By definition, "sculpture", from the Latin root sculptur, means to carve. Traditional sculptors were always seen as giving birth to a figure from a large piece of marble or stone. Sculptures through the ages, made from the technique of carving, were always monolithic, figurative works of art which possessed a central core, or spine. Starting in the 1950's, Smith refused to adhere to these traditional sculptural rules and rejected the fundamental idea that all sculptures needed a fixed center. The Cubist sculptors that so heavily influenced Smith were never quite able to translate their discoveries into large-scale freestanding sculptures. By using a technique new to fine art, welding, Smith was able to convey weight, presence and volume in sculpture that is freed from the conservatism of sculptures past. Instead of carving, Smith assembled or constructed through the practice of welding pre-fabricated iron and steel.
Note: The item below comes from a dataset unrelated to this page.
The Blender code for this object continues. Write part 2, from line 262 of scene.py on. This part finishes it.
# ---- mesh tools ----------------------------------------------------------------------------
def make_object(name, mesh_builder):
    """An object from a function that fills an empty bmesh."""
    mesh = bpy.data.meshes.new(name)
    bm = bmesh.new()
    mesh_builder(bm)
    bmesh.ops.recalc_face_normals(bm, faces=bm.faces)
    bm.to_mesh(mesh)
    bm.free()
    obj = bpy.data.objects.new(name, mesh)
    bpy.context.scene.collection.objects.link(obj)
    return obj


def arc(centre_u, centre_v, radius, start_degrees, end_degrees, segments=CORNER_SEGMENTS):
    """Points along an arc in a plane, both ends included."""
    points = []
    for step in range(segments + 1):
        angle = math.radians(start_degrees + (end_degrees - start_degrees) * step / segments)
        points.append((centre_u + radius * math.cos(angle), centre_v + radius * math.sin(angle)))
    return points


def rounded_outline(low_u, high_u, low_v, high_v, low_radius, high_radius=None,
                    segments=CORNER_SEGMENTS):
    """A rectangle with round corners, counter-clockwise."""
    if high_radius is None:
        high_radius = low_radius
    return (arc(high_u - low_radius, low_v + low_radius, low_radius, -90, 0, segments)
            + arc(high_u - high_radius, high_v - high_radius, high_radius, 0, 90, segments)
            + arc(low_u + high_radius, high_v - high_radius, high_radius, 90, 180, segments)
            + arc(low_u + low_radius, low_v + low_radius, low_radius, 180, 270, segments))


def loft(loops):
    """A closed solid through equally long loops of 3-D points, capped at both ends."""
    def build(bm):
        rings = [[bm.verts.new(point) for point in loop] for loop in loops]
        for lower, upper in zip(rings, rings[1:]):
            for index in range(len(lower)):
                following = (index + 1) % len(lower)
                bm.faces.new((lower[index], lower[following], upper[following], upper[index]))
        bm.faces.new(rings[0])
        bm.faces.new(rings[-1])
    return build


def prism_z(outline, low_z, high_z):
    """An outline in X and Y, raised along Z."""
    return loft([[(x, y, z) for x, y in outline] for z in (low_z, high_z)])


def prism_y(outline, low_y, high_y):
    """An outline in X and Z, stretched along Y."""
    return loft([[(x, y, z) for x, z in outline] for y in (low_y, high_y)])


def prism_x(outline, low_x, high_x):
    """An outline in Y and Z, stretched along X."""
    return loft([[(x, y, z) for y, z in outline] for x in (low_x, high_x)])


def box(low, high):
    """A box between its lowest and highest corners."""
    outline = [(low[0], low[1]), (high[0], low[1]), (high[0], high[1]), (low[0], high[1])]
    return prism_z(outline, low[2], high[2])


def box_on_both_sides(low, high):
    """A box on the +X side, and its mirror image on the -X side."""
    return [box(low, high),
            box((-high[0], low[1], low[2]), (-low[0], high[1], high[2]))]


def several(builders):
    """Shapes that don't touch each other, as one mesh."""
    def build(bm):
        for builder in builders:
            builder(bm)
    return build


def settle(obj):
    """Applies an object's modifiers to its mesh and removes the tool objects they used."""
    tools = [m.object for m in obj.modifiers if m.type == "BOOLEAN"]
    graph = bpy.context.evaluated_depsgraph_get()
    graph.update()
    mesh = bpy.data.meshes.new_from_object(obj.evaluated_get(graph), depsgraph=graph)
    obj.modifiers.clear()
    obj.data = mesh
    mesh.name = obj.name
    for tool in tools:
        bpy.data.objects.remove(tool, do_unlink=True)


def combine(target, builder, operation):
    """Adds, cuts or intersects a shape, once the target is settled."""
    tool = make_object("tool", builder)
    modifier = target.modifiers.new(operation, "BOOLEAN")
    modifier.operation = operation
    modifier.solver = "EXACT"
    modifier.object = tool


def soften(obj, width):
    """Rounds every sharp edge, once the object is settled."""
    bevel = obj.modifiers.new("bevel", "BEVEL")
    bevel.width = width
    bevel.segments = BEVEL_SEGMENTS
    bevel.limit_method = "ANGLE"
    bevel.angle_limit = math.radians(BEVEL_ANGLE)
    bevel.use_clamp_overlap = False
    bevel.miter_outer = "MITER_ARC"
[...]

Untitled, 1960, is an important work which bridges Smith's past works and his future works to come. The upper third of the work seems to harken back to Smith's "drawings in air", a term coined by Clement Greenberg in reference to some of Smith's earliest works where the artist attempted to three-dimentionalize drawings or paintings. Similar to Hudson River Landscape, 1951, this top portion of the work could be seen as a horizontal abstraction of an exterior setting. On the other hand, the piled up and repeated use of an I-beam module in a totemic fashion could also be seen as a figurative abstraction. In addition, the squared shapes seen in the bottom half of Untitled seem to predict the monumental Cubi works which would be executed by Smith within the next few years. The sense of flattened linearity, encompassed in a shallow space lends itself to multiple connotations. As Smith notes, "When I begin a sculpture I am not always sure how it is going to end. In a way it has a relationship to the work before, it is in continuity to the previous work - it often holds a promise or a gesture towards the one to follow" (David Smith, David Smith, New York, 1968, p. 56). The rough and rusted surface of Untitled lends the work a feeling of Smith's earliest works and his time in Brooklyn at the Teminal Iron Works factory. Although this work has the appearance of using found or discarded scraps of metal, the parts are carefully finished to his chosen patina and the end effect is a quality of brute and innovative strength used to achieve high art. Untitled beautifully exhibits how Smith was able to blend the high and low, his roots and his future, in an eloquent, poetic and wholly unique aesthetic.